What is needed:
Search the data for the string "bodies" and gather each line it is in.

Data lines:
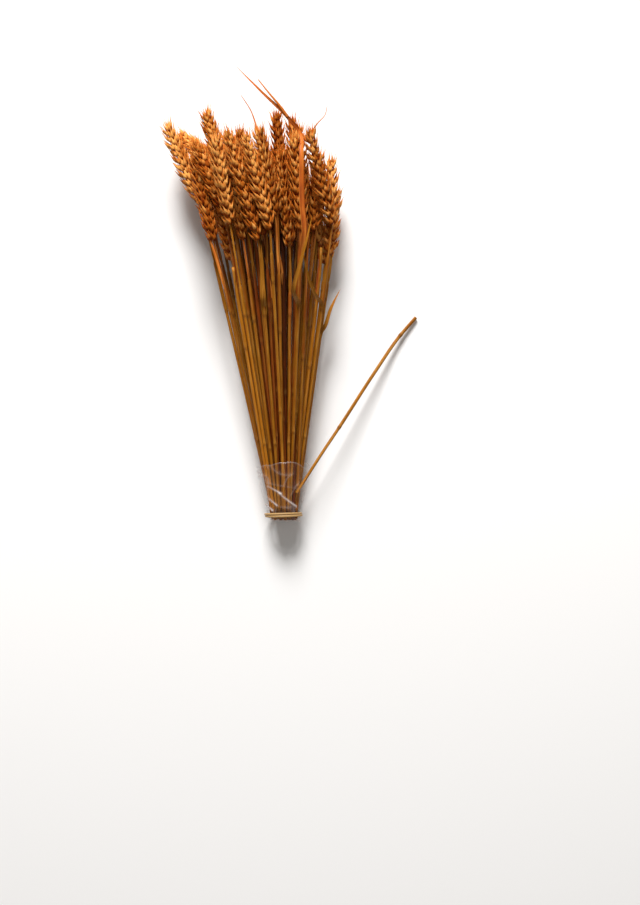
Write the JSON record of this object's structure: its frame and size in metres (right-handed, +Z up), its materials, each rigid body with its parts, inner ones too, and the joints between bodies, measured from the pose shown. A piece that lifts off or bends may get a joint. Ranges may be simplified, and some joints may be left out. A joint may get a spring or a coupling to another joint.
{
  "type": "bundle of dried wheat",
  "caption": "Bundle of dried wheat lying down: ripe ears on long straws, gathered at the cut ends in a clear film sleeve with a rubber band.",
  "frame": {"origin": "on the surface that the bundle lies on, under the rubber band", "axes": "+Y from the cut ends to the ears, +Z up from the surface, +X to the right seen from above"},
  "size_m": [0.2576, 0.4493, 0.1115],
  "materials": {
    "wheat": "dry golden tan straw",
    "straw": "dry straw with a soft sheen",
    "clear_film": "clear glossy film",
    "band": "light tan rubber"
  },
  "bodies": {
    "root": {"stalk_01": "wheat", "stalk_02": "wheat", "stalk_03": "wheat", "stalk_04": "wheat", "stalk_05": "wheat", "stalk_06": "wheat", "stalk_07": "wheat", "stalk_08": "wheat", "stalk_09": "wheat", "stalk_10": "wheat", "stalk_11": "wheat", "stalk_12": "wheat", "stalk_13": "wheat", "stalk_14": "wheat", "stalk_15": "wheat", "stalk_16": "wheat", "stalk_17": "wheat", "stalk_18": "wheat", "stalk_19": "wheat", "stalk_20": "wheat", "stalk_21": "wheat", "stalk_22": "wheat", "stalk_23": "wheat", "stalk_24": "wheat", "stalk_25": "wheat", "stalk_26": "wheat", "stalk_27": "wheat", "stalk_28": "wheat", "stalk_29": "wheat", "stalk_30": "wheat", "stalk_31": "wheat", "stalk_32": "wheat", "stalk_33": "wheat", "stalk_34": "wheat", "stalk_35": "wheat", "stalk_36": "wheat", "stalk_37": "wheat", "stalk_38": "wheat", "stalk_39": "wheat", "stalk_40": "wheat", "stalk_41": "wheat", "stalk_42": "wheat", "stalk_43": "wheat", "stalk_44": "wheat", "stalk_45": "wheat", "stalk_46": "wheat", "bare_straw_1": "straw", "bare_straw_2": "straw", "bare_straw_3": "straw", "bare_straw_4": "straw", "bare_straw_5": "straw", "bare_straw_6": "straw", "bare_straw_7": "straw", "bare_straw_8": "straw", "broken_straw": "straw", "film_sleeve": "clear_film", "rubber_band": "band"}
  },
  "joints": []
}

Answer to this problem:
Write the JSON record of this object's structure: its frame and size in metres (right-handed, +Z up), its materials, each rigid body with its parts, inner ones too, and the joints between bodies, measured from the pose shown. A piece that lifts off or bends may get a joint. Ranges may be simplified, and some joints may be left out. A joint may get a spring or a coupling to another joint.
  "bodies": {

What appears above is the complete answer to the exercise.